Skoro auta z silnikami benzynowymi biją właściciela po kieszeni swoim wysokim zapotrzebowaniem na paliwo, to diesel wydawał się być naturalnym wyborem. I rzeczywiście – auta z jednostkami wysokoprężnymi cieszyły użytkowników swoim niezwykle niskim zapotrzebowaniem na paliwo. Niestety – do czasu.

Diesel – droższe naprawy

Warto pamiętać o tym, że w pogoni za coraz lepszymi osiągami oraz niższym spalaniem, producenci aut uciekać się musieli do naprawdę różnych modyfikacji. W rezultacie, auta z silnikami wysokoprężnymi są niezwykle zaawansowanymi technicznie konstrukcjami, lecz gdy przyjdzie do jakichkolwiek napraw czy też wymian, robi się po prostu kosztownie. CO to za problemy?

Ot, choćby wtryskiwacze. W nowoczesnym dieslu pracują one niezwykle precyzyjnie, a co za tym idzie, jakiekolwiek zabrudzenia powodują utrudnienia w ich działaniu. W rezultacie, konieczna staje się wizyta w warsztacie celem wykonania procedury regeneracji. A to już wydatek kilkuset złotych.

Dodajmy do tego jeszcze kłopoty ze sprzęgłem. Ogromne momenty obrotowe jakie nieraz przenosić musi skrzynia biegów silnika wysokoprężnego sprawiają, że sprzęgło jest po prostu znacznie bardziej narażone na zużycie niż na przykład w aucie z silnikiem benzynowym. Co gorsza, wymiana tego elementu w samochodzie z jednostką wysokoprężną jest też znacznie bardziej kosztowna niż w benzynowym odpowiedniku.
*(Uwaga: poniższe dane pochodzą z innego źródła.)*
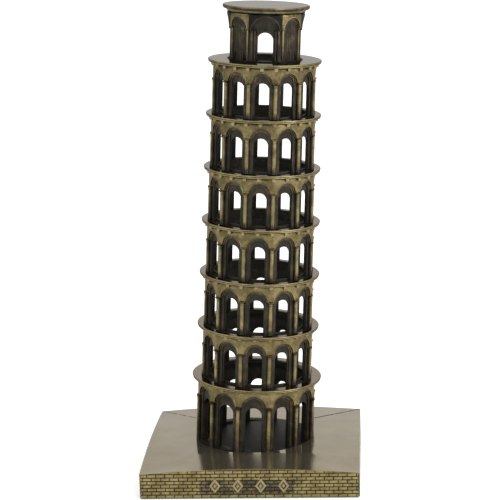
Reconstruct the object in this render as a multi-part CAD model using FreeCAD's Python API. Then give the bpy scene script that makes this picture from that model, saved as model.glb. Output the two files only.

A przy okazji warto wspomnieć też o problemach z turbosprężarką. To znaczy – nie muszą one wcale wystąpić – ale im wyższy przebieg, tym większe ryzyko, że zwyczajnie się pojawią. Koszt regeneracji tego elementu to nawet kilka tysięcy złotych.

Benzyna – więcej pali, tańsza w naprawie

Tego nie da się ukryć. Auta z silnikami benzynowymi są po prostu wyraźnie tańsze w ewentualnym serwisowaniu. Mniej jest tam elementów, które potencjalnie mogą ulec kosztownej awarii. Dlatego – warto zastanowić się nad zakupem takiego auta – jeżeli nie mamy w planach pokonywania naprawdę dużych przebiegów miesięcznych to lepiej postawić na samochód benzynowy.

Diesel na trasę benzyna do miasta

Warto pamiętać, że oba typy silników konstruowane są z myślą o zupełnie innych warunkach eksploatacji. Jednostki benzynowe projektowane są raczej po to, by jeździć głównie po mieście – szybciej niż diesel osiągają temperaturę roboczą, a przy tym nie szkodzi im częsta jazda na niskich obrotach czy krótkich dystansach. Dlatego – do miasta warto wybrać auto z “benzyną” pod maską. Może nawet spali nieco większe ilości paliwa niż podobna jednostka wysokoprężna, ale mimo wszystko będzie mniej kosztowna w eksploatacji.

Z kolei silniki wysokoprężne swoje główne zalety ukazują na trasie. Duży moment obrotowy oraz niskie zapotrzebowanie na paliwo sprawiają, że takie auta po prostu świetnie się tam czują. Dlatego – jeżeli często jeździsz w takich warunkach to możesz rozważyć zakup diesla.